Nel corso dell’arbitrato erano stati poi aggiunti gli altri rendiconti per il 2006/2007 e si era arrivati a una richiesta totale di €25.730.893,45 (poi corretta a €23,671.078,00, “per mero errore materiale”). Il credito era stato iscritto a bilancio dell’Università di Catania.
Nella prima seduta del Senato accademico immediatamente successiva alla sua rielezione (25 maggio 2009), il rettore Antonino Recca ha pertanto esibito l’atto di citazione contro il CEU, col quale l’ateneo catanese impugna in Corte d’Appello il lodo arbitrale del 29 dicembre. Di norma le cause pendenti presso la Corte d’Appello di Catania sono attualmente rinviate, se già istruite, al 2015. Non sarà dunque né il Senato accademico in carica, né il professor Recca, né probabilmente il suo successore, a valutare l’esito di un giudizio i cui tempi sono preventivabili in non meno di otto-dieci anni.
Nonostante ciò l’interesse del merito della controversia è notevole. Le ottanta cartelle dell’atto di citazione illustrano infatti tutte le potenziali insidie della gestione finanziaria delle sedi decentrate. Nel corso del lodo arbitrale il CEU si era spinto addirittura a vantare diritti su una quota del FFO (Fondo di Finanziamento Ordinario) dell’Università di Catania: una pretesa “estrema”, rigettata anche da un collegio che ha deliberato in senso così favorevole nei confronti della Kore. Su molti altri punti però il consorzio ennese ha avuto la meglio.

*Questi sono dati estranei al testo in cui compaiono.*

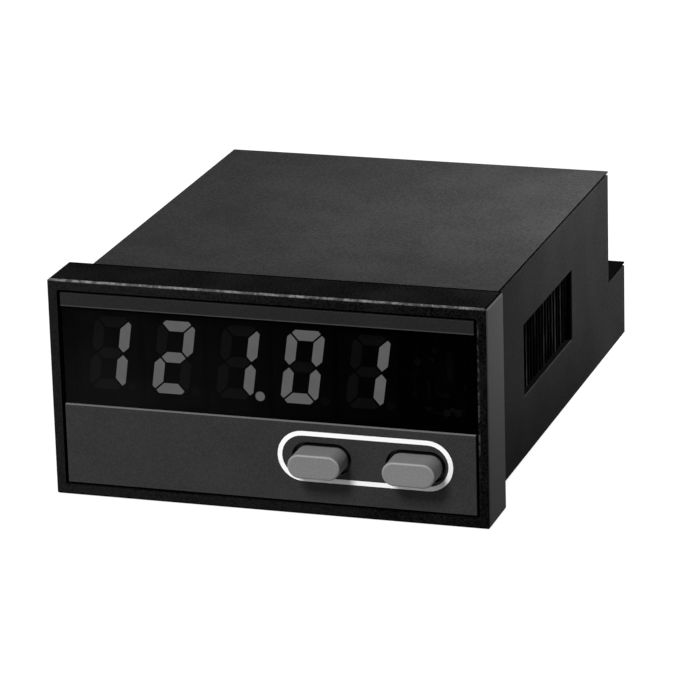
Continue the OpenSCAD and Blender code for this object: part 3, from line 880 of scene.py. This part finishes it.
# Name, place, aim, width, height and power of each lamp
LAMPS = (
    ("front lamp", (-0.1, -0.5, 0.47), (0, 0, 0), 0.18, 0.18, 4.8),
    ("left lamp", (-0.3, -0.4, 0.06), (0, 0, 0), 0.3, 0.3, 0.6),
    ("side lamp", (0.085, 0.08, 0.1), (0.04, 0.08, 0.01), 0.04, 0.1, 0.29),
    ("low lamp", (0.1, 0.165, 0.0), (0.045, 0.12, -0.01), 0.05, 0.05, 0.04),
    ("rear lamp", (-0.45, 0.75, 0.16), (0, 0.1, 0), 0.4, 0.3, 7.0),
)
# From the meter to the floor's edges, in metres
FLOOR_REACH = 4.0
SENSOR_WIDTH = 36


class METER_OT_stage(MeterOperator):
    """Set the floor, the lights and the camera"""
    bl_idname = "meter.stage"
    bl_label = "Stage"

    def execute(self, context):
        settings = self.meter.stage
        self.floor(settings)
        self.world(settings)
        self.lights()
        self.camera(settings)
        context.scene.view_settings.view_transform = "Standard"
        return {"FINISHED"}

    def floor(self, settings):
        """A pale floor under the two edges that the meter rests on."""
        bezel_low, bezel_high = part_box("front_bezel")
        case_low, case_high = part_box("housing")
        slope = (case_low.z - bezel_low.z) / (case_high.y - bezel_high.y)
        corners = [(x, y, bezel_low.z + (y - bezel_high.y) * slope)
                   for x, y in rectangle(0, 0, 2 * FLOOR_REACH, 2 * FLOOR_REACH)]
        mesh = bpy.data.meshes.new("floor")
        mesh.from_pydata(corners, [], [(0, 1, 2, 3)])
        floor = bpy.data.objects.new("floor", mesh)
        bpy.context.scene.collection.objects.link(floor)
        finish = Finish("pale floor", Base_Color=settings.floor, Roughness=0.9, Specular_IOR_Level=0.0)
        finish.set("Emission Color", grey(1.0))
        finish.set("Emission Strength", finish.seen_rays() * settings.floor_glow)
        dress(floor, finish)

    def world(self, settings):
        """White where it is looked at, and a soft grey as a light."""
        world = bpy.data.worlds.new("studio")
        bpy.context.scene.world = world
        world.use_nodes = True
        nodes = NodeTree(world.node_tree)
        background = nodes.tree.nodes["Background"]
        nodes.plug(background.inputs["Color"], grey(1.0))
        nodes.plug(background.inputs["Strength"], nodes.seen_rays() * (1 - settings.sky) + settings.sky)

    def lights(self):
        """Soft lamps: two in front, two small ones at the right side and a broad one behind."""
        for name, place, aim, width, height, power in LAMPS:
            data = bpy.data.lights.new(name, "AREA")
            data.shape = "RECTANGLE"
            data.size = width
            data.size_y = height
            data.energy = power
            lamp = bpy.data.objects.new(name, data)
            lamp.location = place
            lamp.rotation_euler = (Vector(aim) - Vector(place)).to_track_quat("-Z", "Y").to_euler()
            lamp.visible_camera = False
            bpy.context.scene.collection.objects.link(lamp)

    def camera(self, settings):
        """A long lens that looks down at the front's right half."""
        aim = Vector((settings.aim_x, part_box("front_bezel")[0].y, settings.aim_z))
        ahead = Vector((-math.sin(settings.azimuth) * math.cos(settings.elevation),
                        math.cos(settings.azimuth) * math.cos(settings.elevation),
                        -math.sin(settings.elevation)))
        level = ahead.cross(Vector((0, 0, 1))).normalized()
        upright = level.cross(ahead)
        right = level * math.cos(settings.roll) - upright * math.sin(settings.roll)
        up = right.cross(ahead)
        data = bpy.data.cameras.new("camera")
        data.lens = settings.lens
        data.sensor_width = SENSOR_WIDTH
        data.clip_start = 0.05
        camera = bpy.data.objects.new("camera", data)
        place = aim - ahead * settings.distance
        turn = Matrix((right, up, -ahead)).transposed().to_4x4()
        camera.matrix_world = Matrix.Translation(place) @ turn
        bpy.context.scene.collection.objects.link(camera)
        bpy.context.scene.camera = camera


# ---- sidebar ----

class METER_PT_sidebar(bpy.types.Panel):
    """Lists the meter's operators"""
    bl_label = "Panel Meter"
    bl_idname = "METER_PT_sidebar"
    bl_space_type = "VIEW_3D"
    bl_region_type = "UI"
    bl_category = "Panel Meter"

    def draw(self, context):
        for operator in OPERATORS:
            self.layout.operator(operator.bl_idname)


OPERATORS = (
    METER_OT_bezel,
    METER_OT_front,
    METER_OT_digits,
    METER_OT_display_board,
    METER_OT_keys,
    METER_OT_case,
    METER_OT_terminals,
    METER_OT_electronics,
    METER_OT_stage,
)
SETTINGS = (
    BezelSettings,
    FrontSettings,
    DigitSettings,
    KeySettings,
    CaseSettings,
    BoardSettings,
    TerminalSettings,
    StageSettings,
    MeterSettings,
)


def register():
    for cls in (*SETTINGS, *OPERATORS, METER_PT_sidebar):
        bpy.utils.register_class(cls)
    bpy.types.Scene.panel_meter = PointerProperty(type=MeterSettings)


def unregister():
    del bpy.types.Scene.panel_meter
    for cls in reversed((*SETTINGS, *OPERATORS, METER_PT_sidebar)):
        bpy.utils.unregister_class(cls)


def main():
    register()
    for operator in OPERATORS:
        group, name = operator.bl_idname.split(".")
        getattr(getattr(bpy.ops, group), name)()


if __name__ == "__main__":
    main()
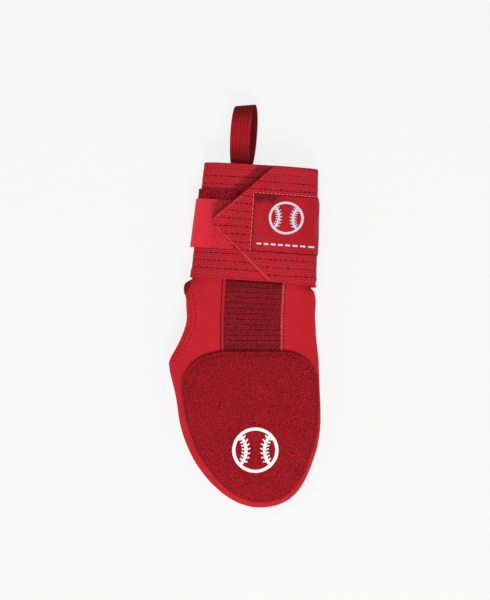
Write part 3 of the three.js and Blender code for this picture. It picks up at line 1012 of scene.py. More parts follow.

Ha imposto l’esibizione di tutti i registri didattici delle lezioni svolte ad Enna contestando l’impegno prevalente dei docenti nella sede decentrata e scaricando sull’Università l’onere di provare in dettaglio le attività svolte da professori e ricercatori, ha ottenuto l’attribuzione a proprio favore dell’85% delle tasse universitarie degli studenti iscritti ai corsi decentrati, ha puntigliosamente contestato i rendiconti delle facoltà “per lacunosità della documentazione fornita”. In breve, la tattica di procrastinare il pagamento anticipato del dovuto è stata vincente e c’è mancato davvero poco che l’Università di Catania non dovesse “rimborsare” il consorzio ennese, nonostante il mancato versamento dei contributi previsti dalla convenzione. Ci vuol altro per spiegare l’irrigidimento dell’ateneo nei confronti dei consorzi universitari locali?